I tend to think that [1] can be accomplished in plenty of other ways, without requiring Traits. But [2] is a big deal. Traits are in bed, effectively, with traditional resolution systems, which in turn trace their roots back to wargaming. Now resolution can do a lot. I'm not trying to suggest otherwise. As Shreyas just commented to me, "It allows you to do a lot of neat stuff: compartmentalize things, manipulate them abstractly, etc." But, like Traits, it's not the be-all and end-all of roleplaying and, in the next post, I'll talk about a few alternatives.
1 Comments:
If I dig up a symbol from an obscure, forgotten religion and show it to you, what happens? If it's a good symbol, it may strike some chords and give you some meaning, but without the full context, you don't get the full meaning. I think games are often this way.
We get so caught up in the symbols that we somehow forget what they stand for. Without the proper game and group context, they can become useless.
Something that seems to work for me, in games I run, is to reinforce the symbols with description. How it works: Assume you have D&D stats. Each player writes a few sentences of description about each ability and why it has the score it has. Ex. Murgro inherited his good Strength (13) from his father who was a circus performer, and then he further developed it as a blacksmith's apprentice.
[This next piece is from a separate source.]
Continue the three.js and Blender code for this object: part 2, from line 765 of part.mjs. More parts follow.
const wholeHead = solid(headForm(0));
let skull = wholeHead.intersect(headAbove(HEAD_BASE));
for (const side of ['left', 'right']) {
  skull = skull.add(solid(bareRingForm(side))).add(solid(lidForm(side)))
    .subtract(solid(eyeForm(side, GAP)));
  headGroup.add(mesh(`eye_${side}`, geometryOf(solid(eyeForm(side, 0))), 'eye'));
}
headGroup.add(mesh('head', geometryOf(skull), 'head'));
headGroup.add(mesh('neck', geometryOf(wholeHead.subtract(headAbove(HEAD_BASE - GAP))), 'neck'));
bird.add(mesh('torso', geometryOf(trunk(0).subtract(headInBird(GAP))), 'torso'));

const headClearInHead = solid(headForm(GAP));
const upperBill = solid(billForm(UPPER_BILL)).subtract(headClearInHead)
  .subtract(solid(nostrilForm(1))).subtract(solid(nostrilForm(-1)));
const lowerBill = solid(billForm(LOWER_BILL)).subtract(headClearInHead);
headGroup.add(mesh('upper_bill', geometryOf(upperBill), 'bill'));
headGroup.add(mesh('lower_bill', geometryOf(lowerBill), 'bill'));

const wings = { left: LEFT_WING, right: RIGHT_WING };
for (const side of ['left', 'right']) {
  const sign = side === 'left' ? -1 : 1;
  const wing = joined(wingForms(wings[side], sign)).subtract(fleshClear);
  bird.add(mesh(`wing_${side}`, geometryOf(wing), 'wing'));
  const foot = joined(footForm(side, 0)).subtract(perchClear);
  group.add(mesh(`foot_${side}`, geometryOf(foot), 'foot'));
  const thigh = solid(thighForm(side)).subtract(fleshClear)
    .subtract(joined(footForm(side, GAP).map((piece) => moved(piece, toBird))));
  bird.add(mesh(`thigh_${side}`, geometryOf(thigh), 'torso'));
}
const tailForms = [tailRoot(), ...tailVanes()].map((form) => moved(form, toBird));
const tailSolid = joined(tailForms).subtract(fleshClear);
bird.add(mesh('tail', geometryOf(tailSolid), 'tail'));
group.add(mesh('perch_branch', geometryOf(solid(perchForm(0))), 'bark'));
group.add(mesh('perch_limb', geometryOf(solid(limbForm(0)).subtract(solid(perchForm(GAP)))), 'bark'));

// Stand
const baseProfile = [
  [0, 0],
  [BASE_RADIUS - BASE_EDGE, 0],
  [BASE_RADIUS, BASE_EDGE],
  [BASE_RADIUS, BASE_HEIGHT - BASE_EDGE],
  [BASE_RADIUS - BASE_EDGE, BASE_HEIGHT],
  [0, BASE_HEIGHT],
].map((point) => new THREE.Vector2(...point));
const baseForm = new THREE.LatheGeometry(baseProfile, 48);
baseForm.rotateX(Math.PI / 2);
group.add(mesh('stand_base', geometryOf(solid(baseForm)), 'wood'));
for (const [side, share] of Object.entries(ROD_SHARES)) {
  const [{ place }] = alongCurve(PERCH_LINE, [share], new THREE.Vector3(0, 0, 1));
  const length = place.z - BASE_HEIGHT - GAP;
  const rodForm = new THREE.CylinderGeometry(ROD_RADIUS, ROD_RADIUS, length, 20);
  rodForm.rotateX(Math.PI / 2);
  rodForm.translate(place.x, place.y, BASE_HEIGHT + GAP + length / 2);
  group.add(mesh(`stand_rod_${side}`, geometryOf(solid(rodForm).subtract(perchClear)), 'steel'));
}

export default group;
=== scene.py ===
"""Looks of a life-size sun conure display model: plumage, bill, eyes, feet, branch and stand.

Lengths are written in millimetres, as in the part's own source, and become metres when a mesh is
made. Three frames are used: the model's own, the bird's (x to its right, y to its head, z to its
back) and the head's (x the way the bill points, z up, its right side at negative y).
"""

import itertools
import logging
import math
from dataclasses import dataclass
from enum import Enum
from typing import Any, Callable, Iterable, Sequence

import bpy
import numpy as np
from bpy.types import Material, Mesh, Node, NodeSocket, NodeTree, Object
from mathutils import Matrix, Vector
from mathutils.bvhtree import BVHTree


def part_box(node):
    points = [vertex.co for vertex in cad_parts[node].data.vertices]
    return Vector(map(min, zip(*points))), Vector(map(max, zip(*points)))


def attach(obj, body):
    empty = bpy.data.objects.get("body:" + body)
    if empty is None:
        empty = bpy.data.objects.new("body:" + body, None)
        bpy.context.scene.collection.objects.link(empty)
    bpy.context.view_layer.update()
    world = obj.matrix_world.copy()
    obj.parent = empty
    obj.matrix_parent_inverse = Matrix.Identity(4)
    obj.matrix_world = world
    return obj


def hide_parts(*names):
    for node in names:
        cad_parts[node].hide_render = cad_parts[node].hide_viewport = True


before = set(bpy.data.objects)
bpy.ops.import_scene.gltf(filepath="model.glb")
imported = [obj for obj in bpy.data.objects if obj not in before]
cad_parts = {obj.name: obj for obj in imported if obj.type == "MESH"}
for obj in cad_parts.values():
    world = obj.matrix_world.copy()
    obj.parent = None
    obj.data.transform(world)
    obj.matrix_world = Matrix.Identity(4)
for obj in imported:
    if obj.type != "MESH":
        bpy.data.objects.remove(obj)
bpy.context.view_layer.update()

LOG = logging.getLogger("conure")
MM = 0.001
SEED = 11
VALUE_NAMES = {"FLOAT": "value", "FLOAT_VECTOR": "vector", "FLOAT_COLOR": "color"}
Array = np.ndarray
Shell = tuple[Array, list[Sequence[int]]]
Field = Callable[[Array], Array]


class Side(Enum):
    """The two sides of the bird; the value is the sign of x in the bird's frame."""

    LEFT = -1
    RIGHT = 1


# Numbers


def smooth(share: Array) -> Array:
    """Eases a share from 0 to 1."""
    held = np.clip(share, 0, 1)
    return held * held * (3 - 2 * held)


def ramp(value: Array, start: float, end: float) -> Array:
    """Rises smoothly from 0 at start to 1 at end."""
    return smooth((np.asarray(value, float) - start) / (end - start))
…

They do similar stuff with a paragraph describing class, background, or whatever else. (Usually they write up some descriptions of what their characters look like and so forth, but that's their thing and not mine.)
I reward them with some small bonuses and off we go. Oh, and everyone reads everyone else's descriptions. We try to make them entertaining, so they become part of the game.
Now this works because my group doesn't mind it. I've talked to some folks who simply recoil at the idea. For us, it has led to much deeper characters and the stats on the page mean something.
I've found it to work well even with gamism, but I'm still experimenting with it.
I think the next step is to get Strength, from the example, to mean blacksmith apprentice on a one-to-one basis.
--David Chunn, who can't remember his blogger login today.